What to produce: Output the data that follows exactly, line for line.

* start Given information *

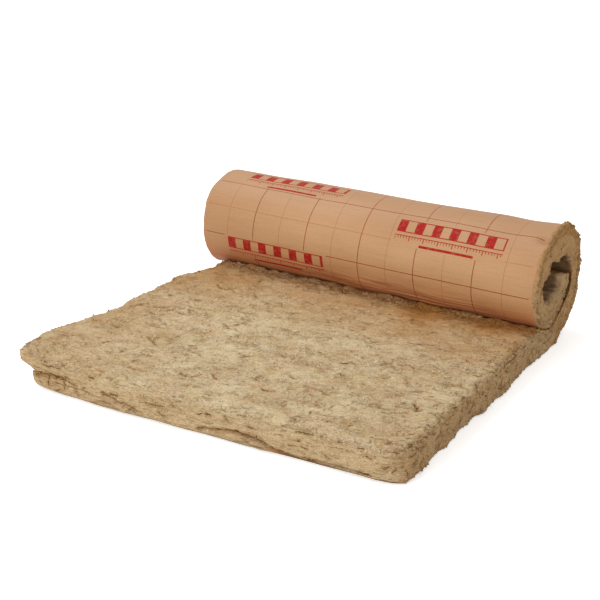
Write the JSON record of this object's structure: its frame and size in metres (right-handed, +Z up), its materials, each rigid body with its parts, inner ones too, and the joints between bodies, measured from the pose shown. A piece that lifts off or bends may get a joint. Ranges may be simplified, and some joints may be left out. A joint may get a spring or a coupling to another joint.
{
  "type": "insulation roll",
  "caption": "Kraft-faced mineral-wool insulation blanket, loosely rolled on itself, with its free end laid out flat, wool side up.",
  "frame": {"origin": "middle of the underside's footprint, on the floor", "axes": "+Z up, +X along the roll's axis, +Y from the laid front edge towards the roll"},
  "size_m": [1.222, 1.25, 0.3843],
  "materials": {
    "wool": "matte",
    "kraft_paper": "satin"
  },
  "bodies": {
    "root": {"wool_blanket": "wool", "kraft_facing": "kraft_paper"}
  },
  "joints": []
}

* end Given information *

Completed exercise:
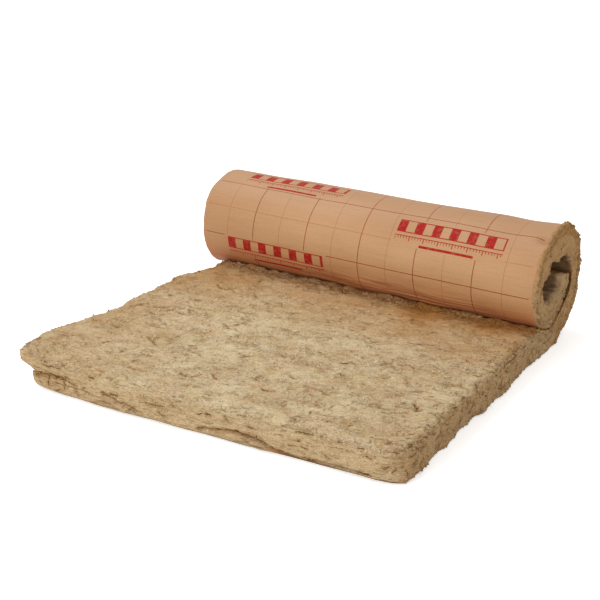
Write the JSON record of this object's structure: its frame and size in metres (right-handed, +Z up), its materials, each rigid body with its parts, inner ones too, and the joints between bodies, measured from the pose shown. A piece that lifts off or bends may get a joint. Ranges may be simplified, and some joints may be left out. A joint may get a spring or a coupling to another joint.
{
  "type": "insulation roll",
  "caption": "Kraft-faced mineral-wool insulation blanket, loosely rolled on itself, with its free end laid out flat, wool side up.",
  "frame": {"origin": "middle of the underside's footprint, on the floor", "axes": "+Z up, +X along the roll's axis, +Y from the laid front edge towards the roll"},
  "size_m": [1.222, 1.25, 0.3843],
  "materials": {
    "wool": "matte",
    "kraft_paper": "satin"
  },
  "bodies": {
    "root": {"wool_blanket": "wool", "kraft_facing": "kraft_paper"}
  },
  "joints": []
}